Comelec to Turn Over Election Software to BSP Tuesday

Friday, February 5, 2010

The Commission on Elections can turn over the software that will run the May 10 automated elections to the Bangko Sentral ng Pilipinas for safekeeping only next Tuesday and not Friday as originally planned, election officials told lawmakers on Friday.

While the delay in the turnover of the program known as the "source code’’ was a setback, ’ Comelec officials led by Chairman Jose Melo assured its safety in the hands of the US-based SysTest Labs—the expert body that reviewed and certified that the software was in tune with the Automaton Law— until it can be brought to the BSP vault for safekeeping until Election Day.

Lawmakers also expressed concern over the Comelec’s back-up plans for the elections, especially what guidelines the authorities would follow to ensure they know what precisely to do for example when the the precinct count optical scan (PCOS) machines fail to transmit vote tallies on May 10.

Melo told senators and congressmen that Comelec was supposed to turn over the source code to the BSP on Friday but had to defer it to next Tuesday because a resolution by the Monetary Board, the policy-making body of the BSP, still has to be issued.

"The BSP said this is such an important thing that we will need a Monetary Board resolution,’’ said Melo.

The poll body and the BSP had agreed to keep the source code in a vault inside the BSP for safekeeping until election day.

Comelec Executive Director Jose Tolentino said that in the meantime, Comelec will keep the source code, which is the master copy of the software program contained in two CDs, with SysTest.

Tolentino said they will furnish political parties and interested groups copies of the code "so that before the source code is placed inside the BSP vault all parties will be able to look at the codes... and make sure what is placed inside is one and the same as that finalized by SysTest.’’

At the hearing, interested groups led by the Center for People Empowerment in Governance (CenPEG) called anew for the poll body to make the source code available for review by them and political parties.

But Melo and other poll officials said they could make available the results of the source review code done by SysTest.

"If it’s not in our control and it’s with them, what if they do something there?’’ Melo said in Filipino, adding that was the reason the source code could not be given to anybody else.

During the hearing, Commission on Information and Communications Technology Secretary Ray Anthony Roxas-Chua reminded lawmakers and other interested parties that the source code was covered by intellectual property rights.

But Sen.
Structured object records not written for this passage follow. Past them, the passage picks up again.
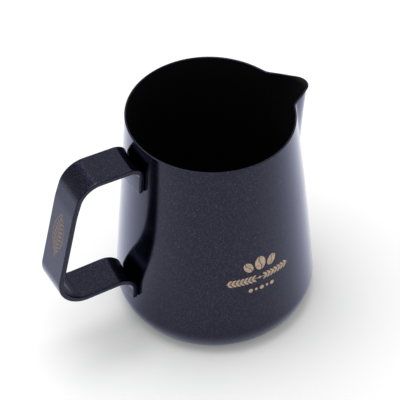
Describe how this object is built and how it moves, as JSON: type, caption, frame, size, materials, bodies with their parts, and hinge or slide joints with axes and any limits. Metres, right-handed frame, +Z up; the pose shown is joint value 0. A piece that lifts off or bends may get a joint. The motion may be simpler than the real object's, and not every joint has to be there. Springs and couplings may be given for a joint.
{
  "type": "milk frothing pitcher",
  "caption": "Black-coated steel milk frothing pitcher with a tapered drawn body, a pressed V spout and a bent flat-strip handle.",
  "frame": {"origin": "centre of the base's underside, on the body's axis", "axes": "+X towards the spout, -X towards the handle, +Z up out of the mouth, +Y to the left when looking along +X"},
  "size_m": [0.1346, 0.0936, 0.1113],
  "materials": {
    "black_coating": "satin black non-stick or powder coat with a fine mineral speckle, inside and out",
    "bare_steel": "bare stainless steel, brushed, slightly warm; used for weld nuggets and laser-etched marks"
  },
  "bodies": {
    "root": {"pitcher_body": "black_coating", "handle_strap": "black_coating", "upper_weld_left": "bare_steel", "upper_weld_right": "bare_steel", "lower_weld_left": "bare_steel", "lower_weld_right": "bare_steel"}
  },
  "joints": []
}
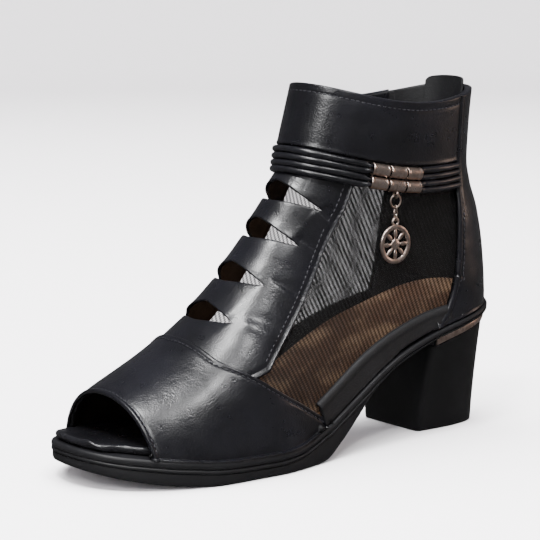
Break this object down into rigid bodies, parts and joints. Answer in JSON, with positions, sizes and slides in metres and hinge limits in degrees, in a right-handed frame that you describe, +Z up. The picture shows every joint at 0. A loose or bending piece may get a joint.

Francis Escudero, head of the Senate panel in the oversight committee, disagreed that the source code was covered by IPR.

Both Escudero and Makati City Representative Teodoro "Teddyboy’’ Locsin, who heads the House panel, expressed support for the source code to be open for review by these groups during the hearing.

Escudero said that the software was just a counting program that can be "easily done by a fourth year college student who knows how to make programs.’’

He also expressed surprise why they were now saying there was an IPR issue here when the contract between the Comelec and Smartmatic does not mention anything about intellectual property rights.

"I cannot understand what would be the problem and why the Comelec did not want to show the source code,’’ Escudero told reporters, adding he agreed with the assertions of University of the Philippines Alumni Association president Alfredo Pascual on the need to review the source code to ensure it is exactly what will be used on May 10.

Escudero said the poll body should not treat the source code as if it was a "diamond that cannot be held in case it would be exchanged for a fake.’’

He asked the Comelec to work out a process whereby the source code could be reviewed and tested that indeed it will be same one driving each of the 76,000 PCOS machinese to be used on May 10.